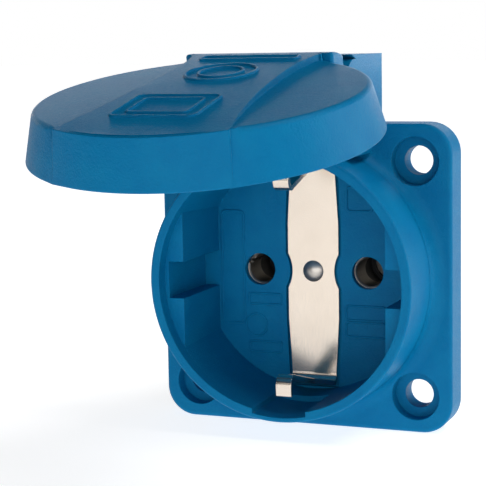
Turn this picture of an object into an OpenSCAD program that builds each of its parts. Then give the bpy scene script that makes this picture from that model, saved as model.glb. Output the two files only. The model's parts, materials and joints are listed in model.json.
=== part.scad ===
// Industrial panel socket for an earthed two-pin plug, with a hinged lid.
// Every piece is drawn in the panel frame: +X right, +Y up, +Z out of the panel towards the user,
// with the origin on the socket's axis in the flange's back plane. upright() turns that frame so
// that up is +Z and the user looks along +Y.

/* [Flange] */
// Distance between neighbouring fixing holes
hole_pitch = 38; // [36:0.5:44]
// Distance from a fixing hole's centre to the flange's edge
flange_margin = 6; // [5.5:0.25:9]
// Thickness of the flange
flange_t = 5.9; // [5.2:0.1:8]
// Corner radius of the flange
flange_r = 5; // [3:0.5:7]
// Rounding along the flange's front edge
flange_edge = 0.6; // [0.3:0.1:1]
// Diameter of the fixing holes
hole_d = 4.7; // [4:0.1:5.5]
// Diameter of the counterbores for the screw heads
head_d = 7.8; // [7:0.1:9]
// Material left under a screw head
head_seat = 3.5; // [2.5:0.1:4.5]

/* [Collar and recess] */
// Outside diameter of the collar at its front
collar_d = 43.7; // [42:0.1:45]
// Height of the collar's front above the panel
collar_h = 18.4; // [17.5:0.1:21]
// Wall of the collar at its front
collar_wall = 1.55; // [1.3:0.05:2.2]
// Radius of the fillet from the collar to the flange
collar_fillet = 2.4; // [1.5:0.1:3]
// Depth of the recess that takes the plug
recess_depth = 17.5; // [16.5:0.1:18]
// Width across the two flats of the recess
flat_width = 34; // [32.5:0.1:35]
// Distance from the collar's front to the flats
flat_setback = 2.4; // [1.5:0.1:4]
// Width of the guide slot in each flat
guide_w = 6; // [4:0.25:8]
// Depth of each guide slot
guide_depth = 2.6; // [1.5:0.1:2.7]
// Width of the drain notch at the bottom of the collar
drain_w = 9; // [6:0.5:12]
// Length of the drain notch behind the collar's front
drain_len = 12; // [8:0.5:14]
// Wall left outside the drain notch
drain_wall = 0.8; // [0.6:0.1:1]

/* [Floor and pin holes] */
// Distance between the two pin holes
pin_pitch = 19; // [18:0.1:20]
// Diameter of the pin holes
pin_hole_d = 5.4; // [5:0.1:6]
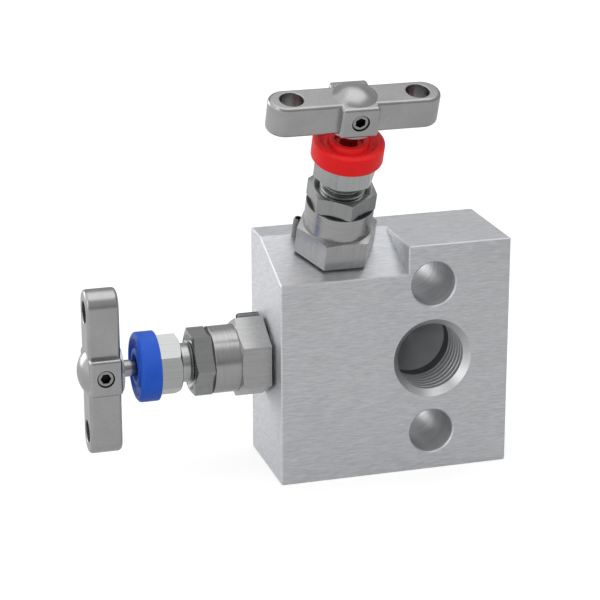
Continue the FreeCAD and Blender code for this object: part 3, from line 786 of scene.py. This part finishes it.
# %% Stand the screen
screen_radius, screen_height, screen_back = 1.3, 1.9, 0.2
opening = -0.7 * screen_radius
fade_height, low_tone, high_tone = 0.5, 0.22, 0.48
bpy.ops.object.select_all(action="DESELECT")
bpy.ops.mesh.primitive_cylinder_add(vertices=96, radius=screen_radius, depth=screen_height,
                                    end_fill_type="NOTHING",
                                    location=(0, screen_back, floor_low + screen_height / 2))
screen = bpy.context.object
screen.name = "dark_screen"
bpy.ops.object.transform_apply(location=True, rotation=True, scale=True)
pick_edges(screen, lambda a, b: max(a.x, b.x) < opening)
bpy.ops.mesh.delete(type="VERT")
bpy.ops.object.mode_set(mode="OBJECT")
glowing_screen_material, tree = new_material("dim_glowing_screen")
coords = add(tree, "TexCoord")
place = add(tree, "SeparateXYZ", links={0: coords.outputs["Object"]})
paler = add(tree, "MapRange", {1: floor_low, 2: floor_low + fade_height, 3: low_tone,
                               4: high_tone}, {0: place.outputs["Z"]})
# Painted light: the screen glows dimly, paler towards its top.
screen_glow = add(tree, "Emission", {"Color": linear("#FFFFFF")}, {"Strength": paler.outputs[0]})
add(tree, "OutputMaterial", links={0: screen_glow.outputs[0]})
screen.data.materials.append(glowing_screen_material)
screen.visible_camera = False
screen.visible_diffuse = False
screen.visible_shadow = False
print("Screen with", len(screen.data.polygons), "faces")

# %% [markdown]
# ## Lamps
# Three large, soft lamps: one above, a stronger one in front on the left, and one low behind on
# the left, which draws bright lines on the edges that it grazes.

# %% Hang the lamps
def soft_lamp(name, place, target, side, power):
    data = bpy.data.lights.new(name, "AREA")
    data.size = side
    data.energy = power
    lamp = bpy.data.objects.new(name, data)
    lamp.location = place
    lamp.rotation_euler = (Vector(target) - Vector(place)).to_track_quat("-Z", "Y").to_euler()
    bpy.context.scene.collection.objects.link(lamp)
    print(name, "at", place, "with", power, "W")


middle = (-0.03, -0.015, 0.01)
soft_lamp("lamp_above", (0.1, -0.12, 0.95), middle, 0.9, 1.2)
soft_lamp("lamp_left", (-1.2, -1.0, 0.9), middle, 1.2, 3.5)
soft_lamp("lamp_back", (-0.75, 0.85, 0.28), middle, 0.6, 2.5)

# %% [markdown]
# ## Picture settings
# The Standard view transform shows colours as they are written.

# %% Finish
bpy.context.scene.view_settings.view_transform = "Standard"
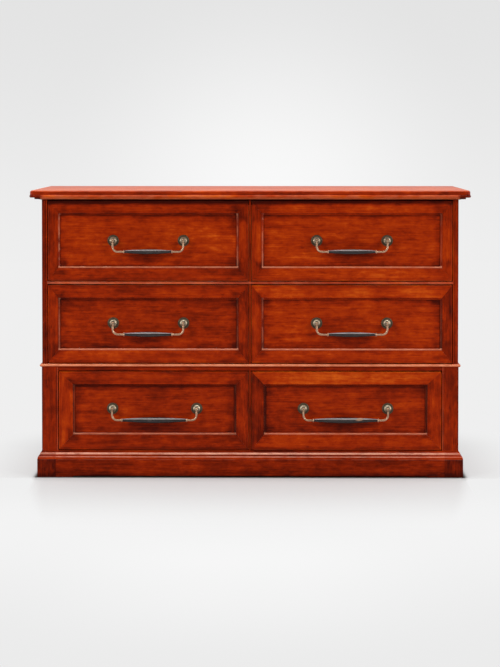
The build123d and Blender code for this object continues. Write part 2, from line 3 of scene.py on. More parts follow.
----
## Directions for this task
Output the records above in their entirety, exactly.

## Final result
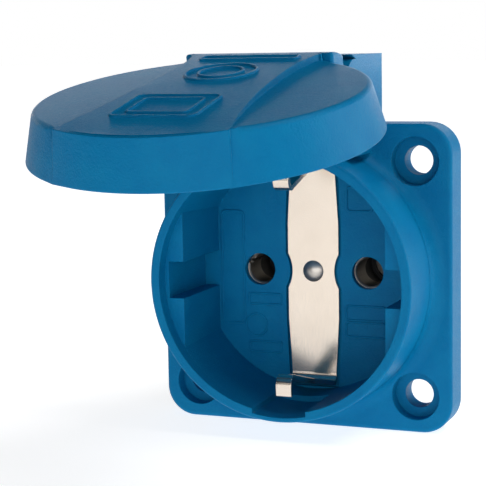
Turn this picture of an object into an OpenSCAD program that builds each of its parts. Then give the bpy scene script that makes this picture from that model, saved as model.glb. Output the two files only. The model's parts, materials and joints are listed in model.json.
=== part.scad ===
// Industrial panel socket for an earthed two-pin plug, with a hinged lid.
// Every piece is drawn in the panel frame: +X right, +Y up, +Z out of the panel towards the user,
// with the origin on the socket's axis in the flange's back plane. upright() turns that frame so
// that up is +Z and the user looks along +Y.

/* [Flange] */
// Distance between neighbouring fixing holes
hole_pitch = 38; // [36:0.5:44]
// Distance from a fixing hole's centre to the flange's edge
flange_margin = 6; // [5.5:0.25:9]
// Thickness of the flange
flange_t = 5.9; // [5.2:0.1:8]
// Corner radius of the flange
flange_r = 5; // [3:0.5:7]
// Rounding along the flange's front edge
flange_edge = 0.6; // [0.3:0.1:1]
// Diameter of the fixing holes
hole_d = 4.7; // [4:0.1:5.5]
// Diameter of the counterbores for the screw heads
head_d = 7.8; // [7:0.1:9]
// Material left under a screw head
head_seat = 3.5; // [2.5:0.1:4.5]

/* [Collar and recess] */
// Outside diameter of the collar at its front
collar_d = 43.7; // [42:0.1:45]
// Height of the collar's front above the panel
collar_h = 18.4; // [17.5:0.1:21]
// Wall of the collar at its front
collar_wall = 1.55; // [1.3:0.05:2.2]
// Radius of the fillet from the collar to the flange
collar_fillet = 2.4; // [1.5:0.1:3]
// Depth of the recess that takes the plug
recess_depth = 17.5; // [16.5:0.1:18]
// Width across the two flats of the recess
flat_width = 34; // [32.5:0.1:35]
// Distance from the collar's front to the flats
flat_setback = 2.4; // [1.5:0.1:4]
// Width of the guide slot in each flat
guide_w = 6; // [4:0.25:8]
// Depth of each guide slot
guide_depth = 2.6; // [1.5:0.1:2.7]
// Width of the drain notch at the bottom of the collar
drain_w = 9; // [6:0.5:12]
// Length of the drain notch behind the collar's front
drain_len = 12; // [8:0.5:14]
// Wall left outside the drain notch
drain_wall = 0.8; // [0.6:0.1:1]

/* [Floor and pin holes] */
// Distance between the two pin holes
pin_pitch = 19; // [18:0.1:20]
// Diameter of the pin holes
pin_hole_d = 5.4; // [5:0.1:6]
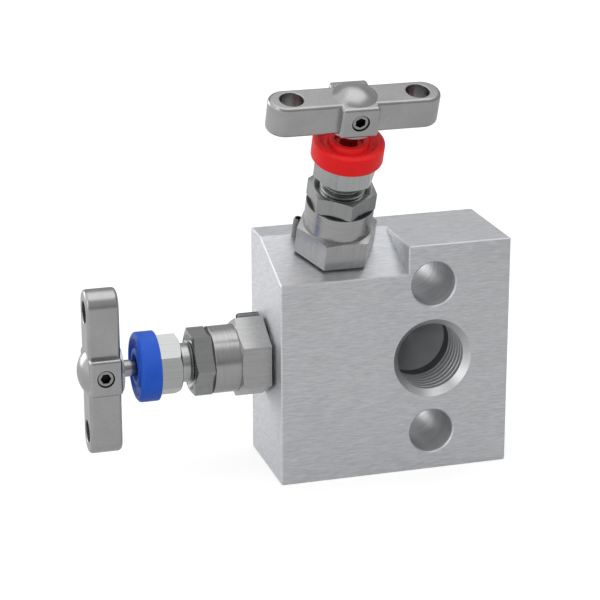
Continue the FreeCAD and Blender code for this object: part 3, from line 786 of scene.py. This part finishes it.
# %% Stand the screen
screen_radius, screen_height, screen_back = 1.3, 1.9, 0.2
opening = -0.7 * screen_radius
fade_height, low_tone, high_tone = 0.5, 0.22, 0.48
bpy.ops.object.select_all(action="DESELECT")
bpy.ops.mesh.primitive_cylinder_add(vertices=96, radius=screen_radius, depth=screen_height,
                                    end_fill_type="NOTHING",
                                    location=(0, screen_back, floor_low + screen_height / 2))
screen = bpy.context.object
screen.name = "dark_screen"
bpy.ops.object.transform_apply(location=True, rotation=True, scale=True)
pick_edges(screen, lambda a, b: max(a.x, b.x) < opening)
bpy.ops.mesh.delete(type="VERT")
bpy.ops.object.mode_set(mode="OBJECT")
glowing_screen_material, tree = new_material("dim_glowing_screen")
coords = add(tree, "TexCoord")
place = add(tree, "SeparateXYZ", links={0: coords.outputs["Object"]})
paler = add(tree, "MapRange", {1: floor_low, 2: floor_low + fade_height, 3: low_tone,
                               4: high_tone}, {0: place.outputs["Z"]})
# Painted light: the screen glows dimly, paler towards its top.
screen_glow = add(tree, "Emission", {"Color": linear("#FFFFFF")}, {"Strength": paler.outputs[0]})
add(tree, "OutputMaterial", links={0: screen_glow.outputs[0]})
screen.data.materials.append(glowing_screen_material)
screen.visible_camera = False
screen.visible_diffuse = False
screen.visible_shadow = False
print("Screen with", len(screen.data.polygons), "faces")

# %% [markdown]
# ## Lamps
# Three large, soft lamps: one above, a stronger one in front on the left, and one low behind on
# the left, which draws bright lines on the edges that it grazes.

# %% Hang the lamps
def soft_lamp(name, place, target, side, power):
    data = bpy.data.lights.new(name, "AREA")
    data.size = side
    data.energy = power
    lamp = bpy.data.objects.new(name, data)
    lamp.location = place
    lamp.rotation_euler = (Vector(target) - Vector(place)).to_track_quat("-Z", "Y").to_euler()
    bpy.context.scene.collection.objects.link(lamp)
    print(name, "at", place, "with", power, "W")


middle = (-0.03, -0.015, 0.01)
soft_lamp("lamp_above", (0.1, -0.12, 0.95), middle, 0.9, 1.2)
soft_lamp("lamp_left", (-1.2, -1.0, 0.9), middle, 1.2, 3.5)
soft_lamp("lamp_back", (-0.75, 0.85, 0.28), middle, 0.6, 2.5)

# %% [markdown]
# ## Picture settings
# The Standard view transform shows colours as they are written.

# %% Finish
bpy.context.scene.view_settings.view_transform = "Standard"
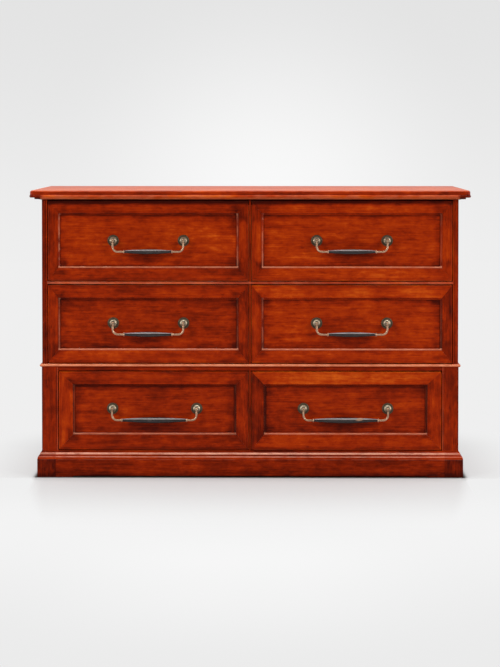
The build123d and Blender code for this object continues. Write part 2, from line 3 of scene.py on. More parts follow.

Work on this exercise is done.